Je pense que cela peut être un bon outil pour les élèves qui ont une mémoire plus visuelle, plus photographique ainsi qu’un outil de différenciation pour les élèves qui auraient du mal à comprendre le sens du poème.
Ce qui serait intéressant, ce serait de faire tester ces fonctions à des élèves qui de la filière STDAA et de les faire réfléchir aussi aux dangers que cela comporte pour certains métiers liés aux débouchés de leurs études.
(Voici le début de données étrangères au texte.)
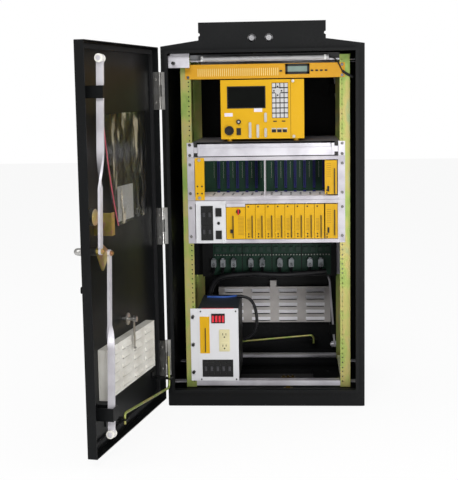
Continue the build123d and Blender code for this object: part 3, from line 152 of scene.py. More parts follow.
def moulded(name, colour, roughness, grain=900.0, shift=0.12):
    """Moulded plastic or rubber: fine grain, and a colour that wanders a little."""
    dark = tuple(c * (1 - shift) for c in colour[:3]) + (1,)
    light = tuple(min(1, c * (1 + shift)) for c in colour[:3]) + (1,)
    return finish(
        name,
        Base_Color=lambda s: s.noise(22).band(0.3, 0.7).blend(dark, light),
        Roughness=lambda s: s.noise(60) * 0.16 + (roughness - 0.08),
        Normal=lambda s: s.noise(grain, 3).bump(0.25, 0.0002),
        Specular_IOR_Level=0.25,
    )


def lead(name, radius, body, material, *routes):
    """Round leads along smooth curves through their routes, whose points are in millimetres."""
    curve = bpy.data.curves.new(name, "CURVE")
    curve.dimensions = "3D"
    curve.bevel_depth = radius / 1000
    curve.bevel_resolution = 5
    curve.use_fill_caps = True
    curve.resolution_u = 10
    curve.materials.append(material)
    for route in routes:
        spline = curve.splines.new("NURBS")
        spline.points.add(len(route) - 1)
        for point, (x, y, z) in zip(spline.points, route):
            point.co = (x / 1000, y / 1000, z / 1000, 1)
        spline.order_u = 3
        spline.use_endpoint_u = True
    bent = bpy.data.objects.new(name, curve)
    bpy.context.scene.collection.objects.link(bent)
    view = bpy.context.evaluated_depsgraph_get()
    mesh = bpy.data.meshes.new_from_object(bent.evaluated_get(view))
    bpy.data.objects.remove(bent)
    made = bpy.data.objects.new(name, mesh)
    bpy.context.scene.collection.objects.link(made)
    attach(made, body)
    return made


front_y = cabinet_front * 1000
rack_front = front_y + 39.5
black_sleeve = moulded("black_sleeve", tint("#1b1b1d"), 0.42, 700)
blue_sleeve = moulded("blue_sleeve", tint("#3b5fae"), 0.4, 700)

tube_end = 199.0
tube_y = rack_front - 15.5
tube_z = 1070.0
lead_reach = 73.0
lamp_route = [
    (tube_end, tube_y, tube_z),
    (tube_end + 0.15 * lead_reach, tube_y, tube_z),
    (tube_end + 0.34 * lead_reach, rack_front - 8, tube_z - 10),
    (tube_end + 0.45 * lead_reach, rack_front - 7, tube_z - 26),
    (tube_end + 0.56 * lead_reach, rack_front - 7, tube_z - 42),
]
sleeve_route = [
    lamp_route[-1],
    (tube_end + 0.78 * lead_reach, rack_front - 7.5, tube_z - 53),
    (tube_end + lead_reach, rack_front - 3, tube_z - 61),
]
lamp_lead = lead("lamp_wire", 1.8, "cabinet", black_sleeve, lamp_route)
lamp_sleeve = lead("lamp_wire_sleeve", 4.0, "cabinet", black_sleeve, sleeve_route)
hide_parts("lamp_lead")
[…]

On pourrait aussi très bien imaginer, en tant que professeurs, préparer à l’avance des images comme grâce à l’Intelligence Artificielle, qui représentent le sens du poème et les émotions qui s’en dégagent, afin de proposer une compréhension différenciée du poème, et plus guidée pour certains élèves, en leur faisant pas exemple associer justement la bonne image avec le bon poème pour en dégager le sens."

L’utilisation de la fonction “Notes Magiques” de Quizlet.

Les élèves ont globalement apprécié cet outil. Ils apprécient notamment le fait qu’il y ait diverses fonctions telles que “Associer” ou “Test” qui leur permettent vraiment de mémoriser rapidement et de façon ludique en associant une notion avec sa définition. Mais finalement, ces fonctions, on les retrouve aussi dans l’utilisation basique de Quizlet.
Ce qui était plus intéressant ici c’était d’utiliser le chatbot qui s’appelle QChat sur Quizlet et qui propose également plusieurs fonctions comme “Pose-moi des questions”. Á partir du contenu du cours qui a été transformé en notes de révision, le logiciel pose des questions que les élèves ont trouvé assez simples et relativement compréhensibles. En revanche, ils ont remarqué que les questions avaient tendance à se répéter et ils ont aussi remarqué plusieurs bugs au niveau des réponses attendues telles que des imprécisions voire des incorrections.
D’ailleurs il y a une limite par jour de questions qu’on peut lui demander de nous poser et en outre cette fonction n’est disponible que quand on prend un abonnement payant à Quizlet, donc ce n’est pas forcément à la portée des élèves, à moins que le professeur ait un compte et prête ses identifiants aux élèves.
Ensuite, dans ce chatbot, il y a une autre fonction qui permet de réinventer une histoire à partir des notes de cours. L’intérêt de cette fonction est que cela peut permettre de travailler la compréhension écrite.
Cela reste un outil assez ludique pour les élèves. Quelques-uns font cependant ressortir le fait que pour eux ce n’est pas forcément un outil qu’ils vont réutiliser parce qu’ils ne mémorisent pas comme cela et qu’ils n’ont pas non plus envie de passer encore plus de temps devant les écrans.
"En ce qui me concerne, je pense que ça peut être encore une fois un bon outil, même s’il n’est pas encore forcément très abouti, surtout pour les élèves les plus en difficulté, parce que cela peut constituer un outil de différenciation dans le sens où il va reformuler le contenu du cours d’une autre façon et refaire travailler la compréhension des élèves.
C’est enfin un outil qui peut aussi être une aide pour le professeur puisqu’il y a aussi une fonction qui propose des sujets de dissertation aussi bien utilisables par les élèves pour mettre en relation les documents avec les axes, ce qu’ils ont plutôt du mal à faire en général, mais aussi pourquoi pas pour le professeur."